Structure of Gadget Drivers

A system running inside a USB peripheral normally has at least three layers inside the kernel to handle USB protocol processing, and may have additional layers in user space code. The "gadget" API is used by the middle layer to interact with the lowest level (which directly handles hardware).

In Linux, from the bottom up, these layers are:

USB Controller Driver

This is the lowest software level. It is the only layer that talks to hardware, through registers, fifos, dma, irqs, and the like. The <linux/usb_gadget.h> API abstracts the peripheral controller endpoint hardware. That hardware is exposed through endpoint objects, which accept streams of IN/OUT buffers, and through callbacks that interact with gadget drivers. Since normal USB devices only have one upstream port, they only have one of these drivers. The controller driver can support any number of different gadget drivers, but only one of them can be used at a time.

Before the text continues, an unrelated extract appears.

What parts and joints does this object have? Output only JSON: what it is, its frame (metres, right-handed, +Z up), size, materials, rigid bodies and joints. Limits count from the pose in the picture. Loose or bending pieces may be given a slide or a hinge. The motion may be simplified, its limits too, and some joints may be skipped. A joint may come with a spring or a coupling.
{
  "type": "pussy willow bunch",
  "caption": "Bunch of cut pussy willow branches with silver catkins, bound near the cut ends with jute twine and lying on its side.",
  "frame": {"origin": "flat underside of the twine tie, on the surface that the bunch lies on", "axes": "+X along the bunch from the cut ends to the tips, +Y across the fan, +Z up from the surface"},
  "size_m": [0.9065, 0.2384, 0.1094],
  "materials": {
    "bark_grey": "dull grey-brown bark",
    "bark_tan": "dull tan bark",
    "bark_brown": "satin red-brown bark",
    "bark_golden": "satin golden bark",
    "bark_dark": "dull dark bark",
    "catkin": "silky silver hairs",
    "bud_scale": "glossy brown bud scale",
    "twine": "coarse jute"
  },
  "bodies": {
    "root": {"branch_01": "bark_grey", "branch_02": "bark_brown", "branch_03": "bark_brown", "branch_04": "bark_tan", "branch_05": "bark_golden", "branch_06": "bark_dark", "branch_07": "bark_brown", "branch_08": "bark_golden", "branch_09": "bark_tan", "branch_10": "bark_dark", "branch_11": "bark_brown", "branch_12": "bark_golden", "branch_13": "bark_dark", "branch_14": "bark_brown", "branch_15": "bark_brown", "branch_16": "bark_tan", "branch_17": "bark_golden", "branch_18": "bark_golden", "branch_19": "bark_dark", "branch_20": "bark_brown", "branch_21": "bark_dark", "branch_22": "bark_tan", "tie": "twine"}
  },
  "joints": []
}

Examples of such controller hardware include the PCI-based NetChip 2280 USB 2.0 high speed controller, the SA-11x0 or PXA-25x UDC (found within many PDAs), and a variety of other products.

Gadget Driver

The lower boundary of this driver implements hardware-neutral USB functions, using calls to the controller driver. Because such hardware varies widely in capabilities and restrictions, the gadget driver is normally configured at compile time to work with endpoints supported by one particular controller. Gadget drivers may be portable to several different controllers, using conditional compilation. Gadget driver responsibilities include:

  • handling setup requests (ep0 protocol responses) possibly including class-specific functionality

  • returning configuration and string descriptors

  • (re)setting configurations and interface altsettings, including enabling and configuring endpoints

  • handling life cycle events, such as managing bindings to hardware, and disconnection from the USB host.

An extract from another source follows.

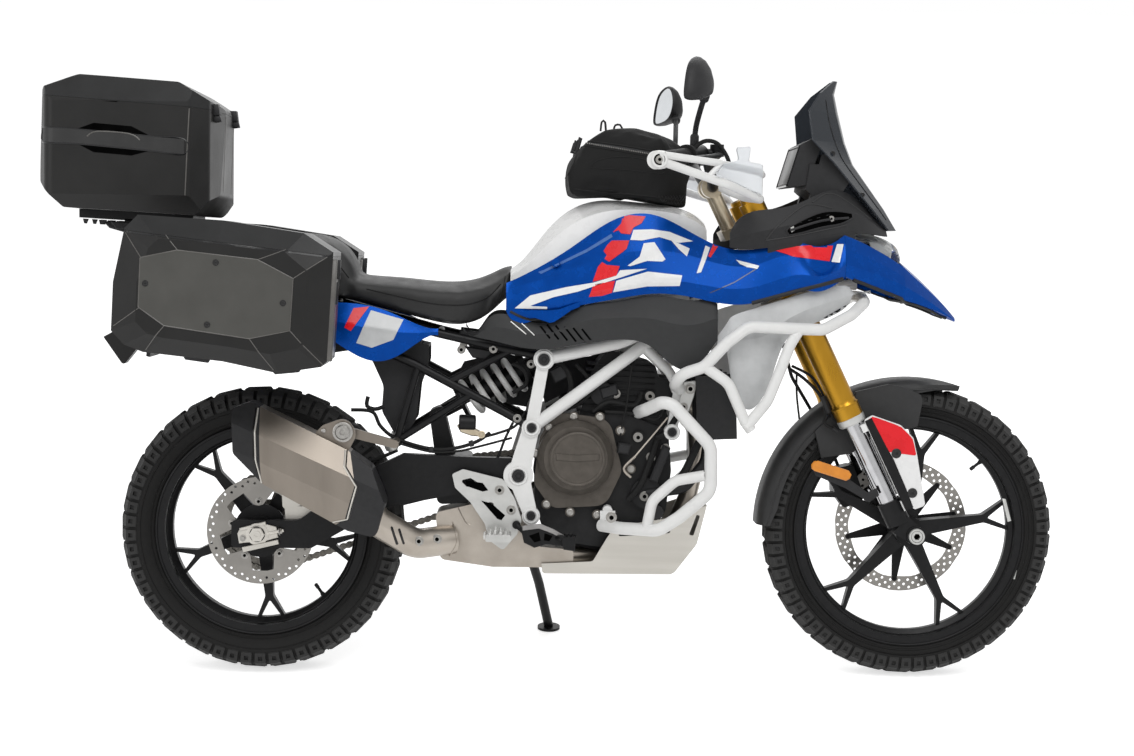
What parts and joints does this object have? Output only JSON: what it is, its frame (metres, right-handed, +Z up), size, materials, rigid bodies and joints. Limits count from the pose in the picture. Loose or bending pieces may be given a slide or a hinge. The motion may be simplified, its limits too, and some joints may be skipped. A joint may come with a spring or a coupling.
{
  "type": "adventure motorcycle",
  "caption": "Tall adventure motorcycle with trellis frame, crash bars, hand guards, hard panniers, top case and tank bag, leaning on its side stand.",
  "frame": {"origin": "middle of the leaned machine's bounding box, on the ground under the tyres", "axes": "+X forward, +Y to the rider's left, +Z up; the machine leans to the left on its stand"},
  "size_m": [2.2577, 1.0407, 1.424],
  "materials": {
    "white_paint": "gloss",
    "black_paint": "satin",
    "engine_metal": "cast",
    "bare_aluminium": "brushed",
    "muffler_metal": "brushed",
    "steel": "worn",
    "gold_anodised": "satin anodised",
    "chrome": "polished",
    "spring_white": "gloss",
    "black_plastic": "fine grain",
    "blue_panel": "gloss",
    "silver_panel": "satin",
    "smoked_screen": "clear",
    "lamp_lens": "clear",
    "case_plastic": "satin",
    "seat_vinyl": "grained",
    "bag_fabric": "woven",
    "grip_rubber": "ribbed",
    "tyre_rubber": "matt"
  },
  "bodies": {
    "chassis": {"main_frame": "white_paint", "subframe": "black_paint", "engine": "engine_metal", "engine_covers": "engine_metal", "radiator": "black_plastic", "skid_plate": "bare_aluminium", "exhaust_pipe": "steel", "muffler_body": "muffler_metal", "muffler_caps": "black_plastic", "swingarm": "black_paint", "rear_shock": "black_paint", "shock_spring": "spring_white", "rear_caliper": "engine_metal", "drive_chain": "steel", "rear_fender": "black_plastic", "rear_lamps": "lamp_lens", "fuel_tank": "white_paint", "side_panels": "blue_panel", "lower_side_covers": "black_plastic", "front_beak": "blue_panel", "tank_shrouds": "silver_panel", "windscreen": "smoked_screen", "fairing": "black_plastic", "display": "bare_aluminium", "headlight": "lamp_lens", "seat": "seat_vinyl", "tail_covers": "black_plastic", "upper_crash_bars": "white_paint", "lower_engine_guard": "white_paint", "heel_plates": "bare_aluminium", "foot_controls": "steel", "luggage_racks": "black_paint", "pannier_box_right": "case_plastic", "pannier_box_left": "case_plastic", "top_case_box": "case_plastic", "tank_bag": "bag_fabric"},
    "front_end": {"steering_yokes": "bare_aluminium", "fork_outer_tubes": "gold_anodised", "fork_inner_tubes": "chrome", "fork_bottoms": "black_paint", "handlebar": "black_paint", "grips": "grip_rubber", "hand_controls": "black_plastic", "hand_guards": "white_paint", "guard_shields": "smoked_screen", "mirrors": "black_plastic", "front_fender": "black_plastic", "fork_guards": "black_plastic", "front_brake": "engine_metal"},
    "front_wheel": {"front_tyre": "tyre_rubber", "front_rim": "black_paint", "front_brake_disc": "steel"},
    "rear_wheel": {"rear_tyre": "tyre_rubber", "rear_rim": "black_paint", "rear_brake_disc": "steel", "rear_sprocket": "steel"},
    "side_stand": {"side_stand": "black_paint"},
    "pannier_lid_right": {"pannier_lid_right": "case_plastic"},
    "pannier_lid_left": {"pannier_lid_left": "case_plastic"},
    "top_case_lid": {"top_case_lid": "case_plastic"}
  },
  "joints": [
    {"name": "steering", "type": "hinge", "parent": "chassis", "child": "front_end", "pos_m": [0.44739, -0.01473, 0.91589], "axis": [-0.4384, 0.1483, 0.8865], "range_deg": [-30, 30]},
    {"name": "front_wheel_spin", "type": "hinge", "parent": "front_end", "child": "front_wheel", "pos_m": [0.7975, -0.11325, 0.32715], "axis": [0, 0.9863, -0.165], "continuous": true},
    {"name": "rear_wheel_spin", "type": "hinge", "parent": "chassis", "child": "rear_wheel", "pos_m": [-0.6675, -0.11504, 0.3165], "axis": [0, 0.9863, -0.165], "continuous": true},
    {"name": "side_stand_fold", "type": "hinge", "parent": "chassis", "child": "side_stand", "pos_m": [-0.0675, 0.01135, 0.23563], "axis": [-0.1691, 0.9851, 0.0311], "range_deg": [0, 95]},
    {"name": "pannier_lid_right_hinge", "type": "hinge", "parent": "chassis", "child": "pannier_lid_right", "pos_m": [-0.7015, -0.25662, 0.99122], "axis": [-0.9938, 0.0183, 0.1094], "range_deg": [0, 45]},
    {"name": "pannier_lid_left_hinge", "type": "hinge", "parent": "chassis", "child": "pannier_lid_left", "pos_m": [-0.7015, 0.2385, 0.90837], "axis": [0.9938, -0.0183, -0.1094], "range_deg": [0, 45]},
    {"name": "top_case_lid_hinge", "type": "hinge", "parent": "chassis", "child": "top_case_lid", "pos_m": [-0.7455, 0.03773, 1.22941], "axis": [0, 0.9863, -0.165], "range_deg": [0, 80]}
  ]
}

  • managing IN and OUT transfers on all currently enabled endpoints

Such drivers may be modules of proprietary code, although that approach is discouraged in the Linux community.

Upper Level

Most gadget drivers have an upper boundary that connects to some Linux driver or framework in Linux. Through that boundary flows the data which the gadget driver produces and/or consumes through protocol transfers over USB. Examples include:

  • user mode code, using generic (gadgetfs) or application specific files in /dev

  • networking subsystem (for network gadgets, like the CDC Ethernet Model gadget driver)

  • data capture drivers, perhaps video4Linux or a scanner driver; or test and measurement hardware.

  • input subsystem (for HID gadgets)

  • sound subsystem (for audio gadgets)

  • file system (for PTP gadgets)

  • block i/o subsystem (for usb-storage gadgets)

  • ... and more

Additional Layers

Other layers may exist. These could include kernel layers, such as network protocol stacks, as well as user mode applications building on standard POSIX system call APIs such as open(), close(), read() and write(). On newer systems, POSIX Async I/O calls may be an option. Such user mode code will not necessarily be subject to the GNU General Public License (GPL).

Over time, reusable utilities should evolve to help make some gadget driver tasks simpler. An example of particular interest is code implementing standard USB-IF protocols for HID, networking, storage, or audio classes. Some developers are interested in KDB or KGDB hooks, to let target hardware be remotely debugged. Most such USB protocol code doesn't need to be hardware-specific, any more than network protocols like X11, HTTP, or NFS are. Such interface drivers might be combined, to support composite devices.